▶ _DATA SEGMENT_:
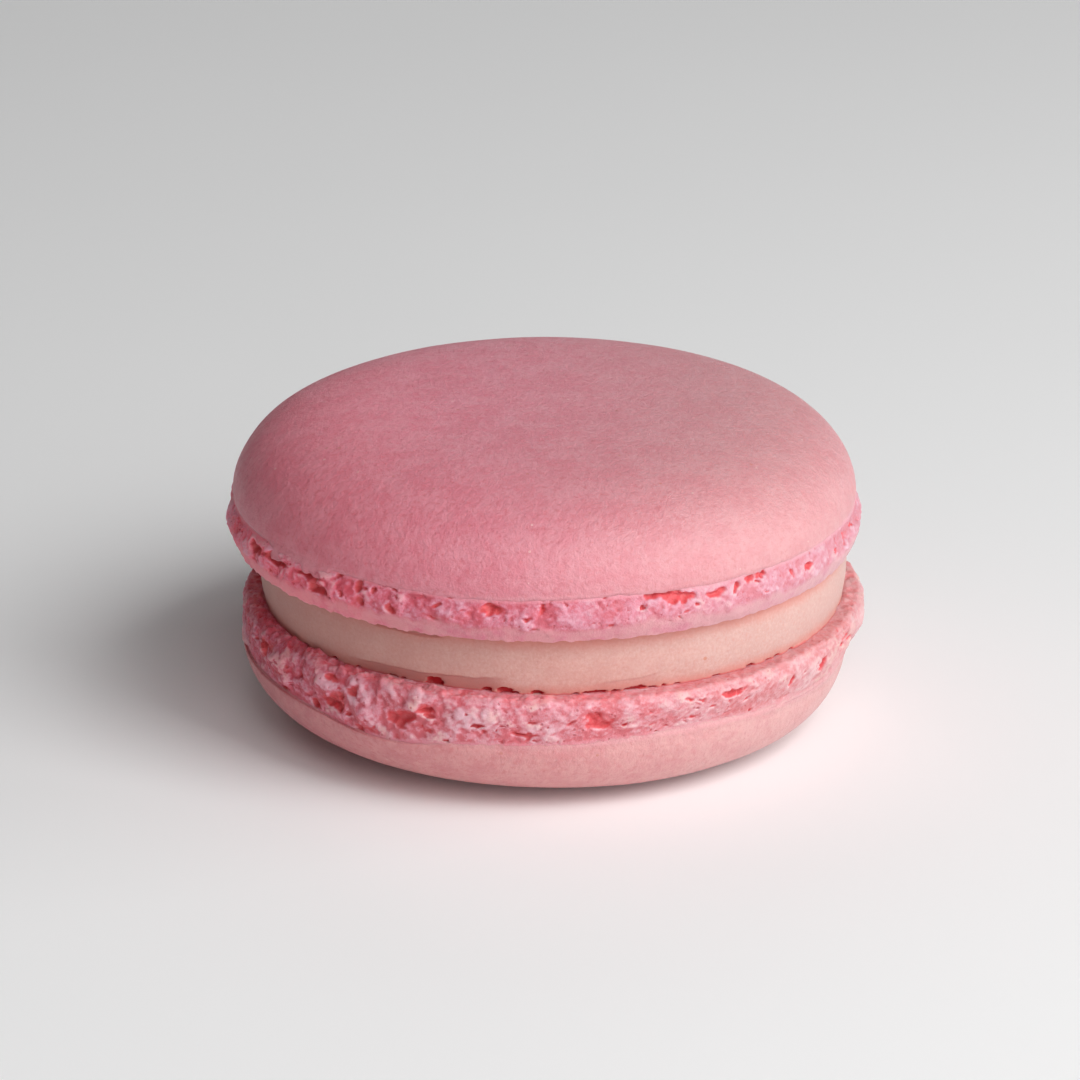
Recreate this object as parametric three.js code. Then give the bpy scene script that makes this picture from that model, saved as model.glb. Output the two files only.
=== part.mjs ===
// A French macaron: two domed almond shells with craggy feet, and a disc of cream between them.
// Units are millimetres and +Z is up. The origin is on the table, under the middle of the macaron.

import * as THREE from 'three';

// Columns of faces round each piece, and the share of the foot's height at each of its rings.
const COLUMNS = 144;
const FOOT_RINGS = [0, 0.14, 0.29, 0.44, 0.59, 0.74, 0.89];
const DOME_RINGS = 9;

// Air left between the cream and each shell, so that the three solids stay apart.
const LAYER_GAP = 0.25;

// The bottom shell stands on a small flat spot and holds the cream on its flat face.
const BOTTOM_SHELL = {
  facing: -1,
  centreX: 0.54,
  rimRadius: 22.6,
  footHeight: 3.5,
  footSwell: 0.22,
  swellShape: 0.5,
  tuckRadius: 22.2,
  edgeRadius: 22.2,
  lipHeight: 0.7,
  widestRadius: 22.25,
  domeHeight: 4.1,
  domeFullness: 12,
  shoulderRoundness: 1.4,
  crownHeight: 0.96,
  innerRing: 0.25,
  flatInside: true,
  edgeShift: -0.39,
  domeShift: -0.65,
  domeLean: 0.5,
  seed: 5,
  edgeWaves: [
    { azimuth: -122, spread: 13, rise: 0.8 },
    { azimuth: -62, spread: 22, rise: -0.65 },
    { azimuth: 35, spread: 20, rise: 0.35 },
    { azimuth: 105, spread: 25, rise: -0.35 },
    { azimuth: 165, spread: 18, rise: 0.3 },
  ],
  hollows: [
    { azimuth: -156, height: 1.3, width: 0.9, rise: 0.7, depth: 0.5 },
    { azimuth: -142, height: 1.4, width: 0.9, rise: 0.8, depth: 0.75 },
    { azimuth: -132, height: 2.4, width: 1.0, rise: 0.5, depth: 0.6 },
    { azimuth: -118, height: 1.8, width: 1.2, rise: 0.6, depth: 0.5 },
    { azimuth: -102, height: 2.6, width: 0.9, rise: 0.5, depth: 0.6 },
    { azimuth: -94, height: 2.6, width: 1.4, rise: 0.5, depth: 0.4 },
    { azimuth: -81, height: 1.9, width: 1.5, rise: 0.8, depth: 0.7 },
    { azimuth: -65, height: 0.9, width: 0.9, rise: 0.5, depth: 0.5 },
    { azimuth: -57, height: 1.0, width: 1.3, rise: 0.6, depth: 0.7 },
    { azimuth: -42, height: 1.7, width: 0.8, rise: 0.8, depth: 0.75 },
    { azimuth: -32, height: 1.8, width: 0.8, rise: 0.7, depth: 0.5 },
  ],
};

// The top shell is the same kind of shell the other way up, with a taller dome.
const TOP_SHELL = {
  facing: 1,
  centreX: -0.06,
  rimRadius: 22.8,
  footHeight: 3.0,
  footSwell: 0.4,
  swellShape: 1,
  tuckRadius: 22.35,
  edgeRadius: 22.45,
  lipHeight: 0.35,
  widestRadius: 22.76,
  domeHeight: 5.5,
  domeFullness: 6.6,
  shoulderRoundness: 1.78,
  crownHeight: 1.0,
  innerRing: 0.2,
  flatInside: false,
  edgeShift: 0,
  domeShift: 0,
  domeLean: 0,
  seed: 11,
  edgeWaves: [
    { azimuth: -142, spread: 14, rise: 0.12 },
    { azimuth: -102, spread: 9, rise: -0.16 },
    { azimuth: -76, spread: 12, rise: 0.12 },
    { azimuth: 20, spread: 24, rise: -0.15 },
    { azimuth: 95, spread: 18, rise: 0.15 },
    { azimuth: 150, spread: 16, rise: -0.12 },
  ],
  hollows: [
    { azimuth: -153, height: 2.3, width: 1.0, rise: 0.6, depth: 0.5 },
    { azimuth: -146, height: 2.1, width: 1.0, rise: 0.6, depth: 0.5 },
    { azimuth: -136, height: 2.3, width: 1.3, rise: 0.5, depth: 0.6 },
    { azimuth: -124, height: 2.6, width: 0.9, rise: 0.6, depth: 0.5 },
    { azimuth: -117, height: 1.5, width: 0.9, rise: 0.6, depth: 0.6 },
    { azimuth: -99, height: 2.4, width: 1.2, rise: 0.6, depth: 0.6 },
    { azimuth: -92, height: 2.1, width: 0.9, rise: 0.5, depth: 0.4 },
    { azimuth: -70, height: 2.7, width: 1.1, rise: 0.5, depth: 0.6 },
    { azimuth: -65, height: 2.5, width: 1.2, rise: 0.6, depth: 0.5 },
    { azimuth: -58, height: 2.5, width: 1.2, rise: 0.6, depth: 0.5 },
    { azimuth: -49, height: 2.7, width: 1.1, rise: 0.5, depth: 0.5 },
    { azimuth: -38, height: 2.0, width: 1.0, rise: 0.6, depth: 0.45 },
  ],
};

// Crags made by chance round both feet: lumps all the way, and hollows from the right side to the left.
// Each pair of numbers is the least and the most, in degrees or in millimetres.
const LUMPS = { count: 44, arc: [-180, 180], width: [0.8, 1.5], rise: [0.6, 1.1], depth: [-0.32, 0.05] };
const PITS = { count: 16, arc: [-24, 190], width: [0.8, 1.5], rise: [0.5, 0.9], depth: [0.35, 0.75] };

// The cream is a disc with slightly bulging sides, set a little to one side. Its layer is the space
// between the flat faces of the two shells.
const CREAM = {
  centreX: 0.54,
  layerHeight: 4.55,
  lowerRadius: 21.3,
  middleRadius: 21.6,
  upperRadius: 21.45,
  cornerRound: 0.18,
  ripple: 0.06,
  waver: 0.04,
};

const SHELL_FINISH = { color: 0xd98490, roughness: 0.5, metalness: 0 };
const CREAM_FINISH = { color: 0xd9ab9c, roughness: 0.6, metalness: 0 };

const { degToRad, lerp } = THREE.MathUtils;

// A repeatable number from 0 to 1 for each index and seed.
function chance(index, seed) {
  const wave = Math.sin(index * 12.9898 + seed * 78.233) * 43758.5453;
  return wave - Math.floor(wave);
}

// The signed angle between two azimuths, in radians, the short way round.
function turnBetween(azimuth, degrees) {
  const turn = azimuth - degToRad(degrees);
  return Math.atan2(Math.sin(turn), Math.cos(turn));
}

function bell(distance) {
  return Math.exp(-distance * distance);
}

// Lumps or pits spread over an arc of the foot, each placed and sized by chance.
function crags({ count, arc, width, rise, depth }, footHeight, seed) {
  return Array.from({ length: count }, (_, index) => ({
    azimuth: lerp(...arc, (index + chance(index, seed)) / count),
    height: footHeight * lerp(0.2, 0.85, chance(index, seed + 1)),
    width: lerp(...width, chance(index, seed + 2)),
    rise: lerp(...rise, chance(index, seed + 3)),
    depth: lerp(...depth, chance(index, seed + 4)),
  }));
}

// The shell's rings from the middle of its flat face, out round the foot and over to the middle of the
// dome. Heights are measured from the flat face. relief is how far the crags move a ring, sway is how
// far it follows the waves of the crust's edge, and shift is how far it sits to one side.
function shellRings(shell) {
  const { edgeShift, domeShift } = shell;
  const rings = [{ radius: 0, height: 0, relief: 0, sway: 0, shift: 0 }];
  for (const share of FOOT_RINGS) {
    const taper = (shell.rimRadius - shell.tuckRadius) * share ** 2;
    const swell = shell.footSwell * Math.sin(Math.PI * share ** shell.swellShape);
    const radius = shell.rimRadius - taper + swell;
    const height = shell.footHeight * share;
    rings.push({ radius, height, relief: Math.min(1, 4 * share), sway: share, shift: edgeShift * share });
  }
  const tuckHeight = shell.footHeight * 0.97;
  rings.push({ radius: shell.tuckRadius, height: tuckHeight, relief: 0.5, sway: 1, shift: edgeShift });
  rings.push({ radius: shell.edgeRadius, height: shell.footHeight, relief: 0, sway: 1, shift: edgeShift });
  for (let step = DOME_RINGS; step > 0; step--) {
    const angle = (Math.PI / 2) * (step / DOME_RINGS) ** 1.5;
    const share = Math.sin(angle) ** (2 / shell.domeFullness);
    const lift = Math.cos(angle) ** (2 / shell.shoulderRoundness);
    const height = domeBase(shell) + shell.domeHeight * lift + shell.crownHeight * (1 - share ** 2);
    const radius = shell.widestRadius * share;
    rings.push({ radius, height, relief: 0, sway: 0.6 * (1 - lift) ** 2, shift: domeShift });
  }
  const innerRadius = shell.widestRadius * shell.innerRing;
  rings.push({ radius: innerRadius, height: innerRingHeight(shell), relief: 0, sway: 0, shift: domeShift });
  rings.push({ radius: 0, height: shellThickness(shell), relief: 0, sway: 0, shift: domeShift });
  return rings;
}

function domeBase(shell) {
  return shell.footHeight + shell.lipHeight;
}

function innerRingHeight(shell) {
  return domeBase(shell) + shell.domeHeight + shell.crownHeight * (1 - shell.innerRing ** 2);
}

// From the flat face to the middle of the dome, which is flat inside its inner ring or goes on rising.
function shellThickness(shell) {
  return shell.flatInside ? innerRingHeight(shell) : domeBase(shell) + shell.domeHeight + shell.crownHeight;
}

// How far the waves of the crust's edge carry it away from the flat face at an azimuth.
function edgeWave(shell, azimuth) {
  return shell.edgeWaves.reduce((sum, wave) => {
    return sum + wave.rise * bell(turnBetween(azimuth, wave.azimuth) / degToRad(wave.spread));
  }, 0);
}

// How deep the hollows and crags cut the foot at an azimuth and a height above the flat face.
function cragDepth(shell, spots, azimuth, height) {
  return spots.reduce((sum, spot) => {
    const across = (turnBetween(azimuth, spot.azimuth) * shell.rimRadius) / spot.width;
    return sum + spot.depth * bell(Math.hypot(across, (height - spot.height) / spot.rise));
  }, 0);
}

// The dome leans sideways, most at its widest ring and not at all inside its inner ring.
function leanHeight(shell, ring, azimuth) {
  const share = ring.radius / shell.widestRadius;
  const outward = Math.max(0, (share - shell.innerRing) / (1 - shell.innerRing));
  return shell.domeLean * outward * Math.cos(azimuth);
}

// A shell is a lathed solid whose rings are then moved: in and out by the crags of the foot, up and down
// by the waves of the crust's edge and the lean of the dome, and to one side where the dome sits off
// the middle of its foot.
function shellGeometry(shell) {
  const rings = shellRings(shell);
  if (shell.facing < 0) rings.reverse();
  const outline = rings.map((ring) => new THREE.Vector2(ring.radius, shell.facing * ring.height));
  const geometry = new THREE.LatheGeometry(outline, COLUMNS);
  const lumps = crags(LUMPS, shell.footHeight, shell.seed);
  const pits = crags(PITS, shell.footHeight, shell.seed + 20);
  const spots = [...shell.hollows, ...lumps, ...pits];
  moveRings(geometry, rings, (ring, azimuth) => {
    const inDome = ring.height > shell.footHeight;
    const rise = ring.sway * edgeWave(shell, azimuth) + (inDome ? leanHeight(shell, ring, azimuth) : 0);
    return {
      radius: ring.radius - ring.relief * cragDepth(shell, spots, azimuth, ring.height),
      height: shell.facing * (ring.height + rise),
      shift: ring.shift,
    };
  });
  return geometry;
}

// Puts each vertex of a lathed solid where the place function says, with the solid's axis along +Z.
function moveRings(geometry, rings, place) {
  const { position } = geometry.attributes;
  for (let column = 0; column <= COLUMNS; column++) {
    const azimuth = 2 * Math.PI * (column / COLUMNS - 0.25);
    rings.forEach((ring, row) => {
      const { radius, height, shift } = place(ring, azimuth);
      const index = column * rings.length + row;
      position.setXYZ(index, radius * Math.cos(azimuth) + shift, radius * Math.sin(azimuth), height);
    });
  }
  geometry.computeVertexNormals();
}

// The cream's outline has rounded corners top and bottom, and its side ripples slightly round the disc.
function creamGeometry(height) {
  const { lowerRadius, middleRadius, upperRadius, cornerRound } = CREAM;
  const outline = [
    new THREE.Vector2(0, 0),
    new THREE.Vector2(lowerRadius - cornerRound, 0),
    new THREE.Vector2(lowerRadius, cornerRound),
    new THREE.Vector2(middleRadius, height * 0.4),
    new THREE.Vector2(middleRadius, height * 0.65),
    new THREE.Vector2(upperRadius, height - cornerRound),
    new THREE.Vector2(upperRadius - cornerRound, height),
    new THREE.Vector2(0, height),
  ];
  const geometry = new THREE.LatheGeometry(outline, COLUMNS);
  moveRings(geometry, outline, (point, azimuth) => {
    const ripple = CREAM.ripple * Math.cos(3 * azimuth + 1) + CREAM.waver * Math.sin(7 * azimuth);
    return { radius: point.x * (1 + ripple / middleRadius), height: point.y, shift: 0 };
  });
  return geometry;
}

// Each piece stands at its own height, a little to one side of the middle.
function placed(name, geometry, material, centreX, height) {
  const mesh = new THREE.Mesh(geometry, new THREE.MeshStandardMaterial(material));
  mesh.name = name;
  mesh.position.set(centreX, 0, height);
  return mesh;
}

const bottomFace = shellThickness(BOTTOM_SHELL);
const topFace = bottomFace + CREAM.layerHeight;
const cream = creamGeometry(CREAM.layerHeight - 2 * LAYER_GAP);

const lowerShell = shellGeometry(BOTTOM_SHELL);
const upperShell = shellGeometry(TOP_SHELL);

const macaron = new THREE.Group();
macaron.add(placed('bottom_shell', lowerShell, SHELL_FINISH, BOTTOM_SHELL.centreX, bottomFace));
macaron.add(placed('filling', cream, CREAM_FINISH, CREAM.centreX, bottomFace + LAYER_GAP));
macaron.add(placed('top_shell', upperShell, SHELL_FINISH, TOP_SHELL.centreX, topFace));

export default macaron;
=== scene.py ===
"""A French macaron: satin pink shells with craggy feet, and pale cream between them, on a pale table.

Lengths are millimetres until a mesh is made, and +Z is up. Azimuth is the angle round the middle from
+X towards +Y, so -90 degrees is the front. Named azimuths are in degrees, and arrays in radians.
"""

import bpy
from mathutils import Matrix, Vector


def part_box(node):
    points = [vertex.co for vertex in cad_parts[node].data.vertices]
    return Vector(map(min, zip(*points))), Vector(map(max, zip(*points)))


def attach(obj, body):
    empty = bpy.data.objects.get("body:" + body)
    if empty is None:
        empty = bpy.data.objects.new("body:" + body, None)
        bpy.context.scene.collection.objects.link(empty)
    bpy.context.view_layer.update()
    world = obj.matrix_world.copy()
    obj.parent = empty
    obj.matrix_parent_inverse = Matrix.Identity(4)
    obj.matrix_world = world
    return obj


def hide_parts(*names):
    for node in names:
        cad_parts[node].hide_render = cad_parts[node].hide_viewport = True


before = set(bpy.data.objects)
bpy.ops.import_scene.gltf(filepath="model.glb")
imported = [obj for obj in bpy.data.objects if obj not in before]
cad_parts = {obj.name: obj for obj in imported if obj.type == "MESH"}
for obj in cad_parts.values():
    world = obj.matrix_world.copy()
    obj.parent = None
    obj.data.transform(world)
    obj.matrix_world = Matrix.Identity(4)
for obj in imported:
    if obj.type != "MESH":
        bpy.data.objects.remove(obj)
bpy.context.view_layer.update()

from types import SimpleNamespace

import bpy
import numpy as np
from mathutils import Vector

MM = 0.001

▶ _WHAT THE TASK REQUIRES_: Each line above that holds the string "imported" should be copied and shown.

▶ _WRITTEN RESPONSE_:
imported = [obj for obj in bpy.data.objects if obj not in before]
cad_parts = {obj.name: obj for obj in imported if obj.type == "MESH"}
for obj in imported:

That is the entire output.